Indeed, Jesus is the example of that fact. His death has been interpreted many ways, trying to turn disaster into triumph, but perhaps the message is simpler. Living a life of love and vulnerability is no guarantee that bad things won`t happen, but it is God`s way of living, so it is the only way that works in the long run. It isn`t a question of building up a record of avoiding doing the bad things other people do. It is a call to live a life of love each and every day, with no days off for good behaviour!

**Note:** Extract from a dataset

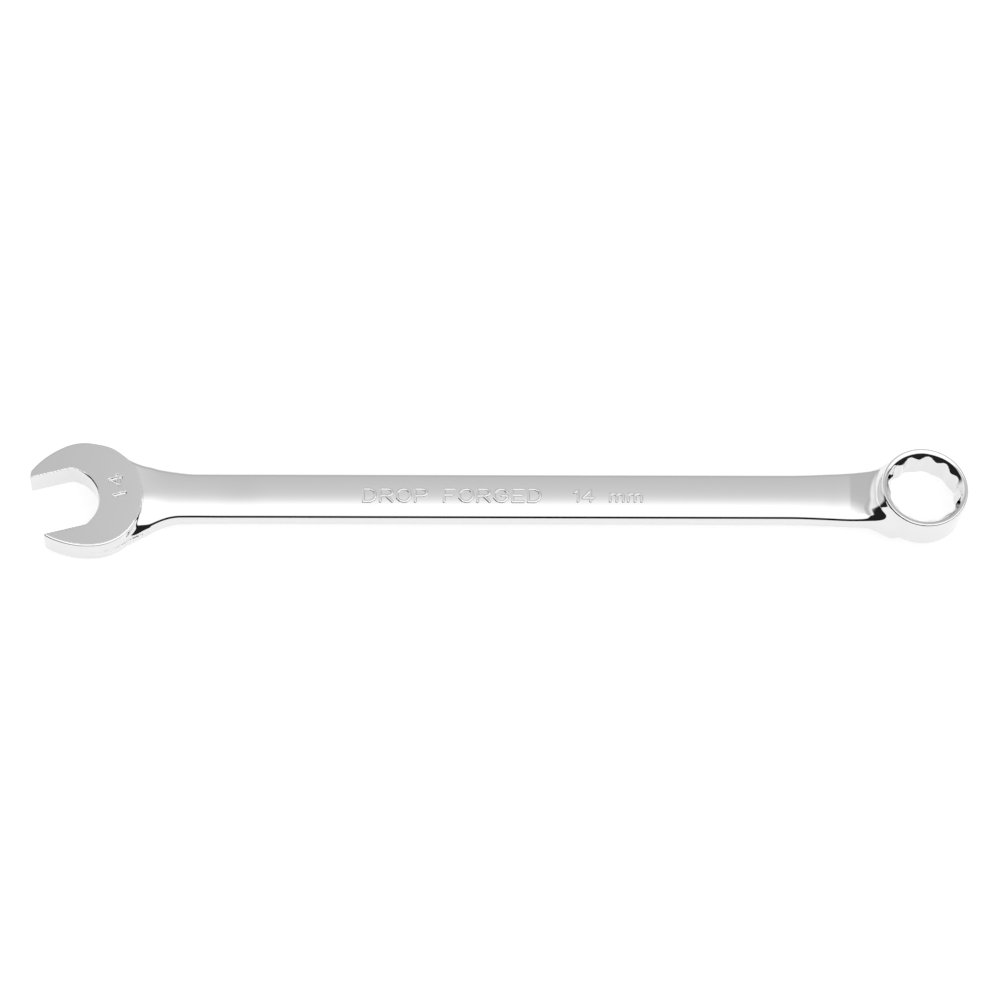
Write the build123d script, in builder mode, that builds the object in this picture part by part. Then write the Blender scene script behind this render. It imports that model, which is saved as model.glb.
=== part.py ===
from build123d import *
import math
import os

# A 14 mm combination wrench, drop forged in one piece and chrome plated: an open
# end canted 15 degrees and an offset, tilted 12-point box end. X runs along the
# wrench towards the box end, Z is up, and the wrench lies on its back at Z = 0.
# Each node is a named region of the one forging, and they meet face to face.

os.makedirs("parts", exist_ok=True)

# ---- driving dimensions (mm, degrees) ----
across_flats = 14.1            # a 14 mm hexagon with its working clearance
open_centre_x = -88.28         # middle of the open end's round head
ring_centre_x = 91.17          # middle of the box end
axis_y = 0.41                  # centreline of the shank

# Open end
head_thickness = 6.2
head_radius = 12.9             # head middle to the widest part of each jaw
jaw_radius = 18.4              # flatter outside of each jaw
upper_back_radius = 11.0       # rounding behind each jaw
lower_back_radius = 12.7
upper_back_end = 28.0          # direction where each rounding runs into the waist
lower_back_end = 20.0
lower_shift = 0.7              # the lower jaw sits this much nearer the shank
back_reach = 12.3              # head middle to the step behind it
jaw_angle = 15.0
jaw_blend = 9.3                # where each jaw's outside leaves the round back
head_drop = 0.4                # the head sits this far below the shank's centreline
upper_jaw_reach = 11.1         # head middle to the tip of the shorter jaw
lower_jaw_reach = 12.1
throat_depth = 1.95            # the throat runs this far past the head's middle
throat_radius = 8.0
throat_corner = 1.5
tip_round = 0.7
head_edge = 0.3                # broken edge around the head's faces

# Stamped size on the head
stamp_height = 2.9
stamp_depth = 0.3
stamp_stroke = 0.55
stamp_back = 6.36              # head middle to the middle of the stamped number
stamp_shift = 0.2

# Shank
shank_width = 11.1
shank_thickness = 5.0
dome_rise = 0.35               # the broad faces are slightly domed
shank_edge = 1.3
shank_start_x = -63.0
shank_end_x = 70.0

# Neck at the open end
# Waist stations, from inside the head: place, half width, thickness, sideways shift
waist_stations = (
    (-86.0, 9.8, 6.1, -0.5),
    (-80.4, 9.0, 5.95, -0.5),
    (-77.4, 7.75, 5.8, -0.15),
    (-74.6, 6.9, 5.6, 0.0),
    (-71.0, 6.3, 5.35, 0.0),
    (-66.5, 5.72, 5.1, 0.0),
    (-63.0, 5.55, 5.0, 0.0),
)
neck_start_x = -75.4           # where the head's node ends, just behind its round back

# Box end
ring_thickness = 8.7
ring_radius = 9.5
ring_tilt = 6.0
ring_edge = 0.6
lead_in_radius = 8.6           # the broach's lead-in at each face
lead_in_depth = 1.6
lead_in_overlap = 0.01         # the lead-in closes just inside the points
first_corner = 22.0            # direction of one corner of the 12-point
ring_start_x = 80.6            # where the ring's node begins
# Neck at the box end: place, half width, thickness and rise of each section
neck_stations = (
    (70.0, 5.55, 5.0, 0.0),
    (76.0, 5.7, 5.05, 0.05),
    (80.6, 6.4, 5.7, 0.5),
    (86.0, 7.9, 7.2, 1.4),
)

# Raised lettering on the shank: name, words, letter height and middle
letter_rise = 0.3
letter_stroke = 0.6
letter_gap = 1.05
letter_root = 1.0              # drawn this far down into the shank, then trimmed to it
letter_drop = 0.3              # the words sit this far below the centreline
raised_lines = (
    ("raised_lettering", "DROP FORGED", 3.0, -10.1),
    ("raised_size", "14 mm", 2.6, 23.5),
)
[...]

Then comes Jesus story of the fig tree. I can relate very well to this. At home we have a Genoa fig tree. I was given it by a friend who sang its praises and the way his one produced masses of little black figs. I accepted it politely, because I`m not all that fond of figs, and planted it by the path on the way to our back door. For the first few years there was no sign of fruit and I was tempted to pull it out, but then I learnt about pruning it and how it fruited on new wood. This year we had a wonderful crop of delicious figs and, yes, I`m now a fig fan!
Jesus message about the fig tree is partly that we have a second chance (and maybe we do need a bit of pruning) but it is mainly that we are all on borrowed time. We can`t relax in the reputation of the trees from which we were sprouted. We must produce fruit. As fig trees we are only as good as our next crop!
And that brings us back to the theme of food - we are not just called to partake of a love feast, we are called to produce one. To live a life that is a sustaining feast of love for all those we meet. What an image - and what a challenge!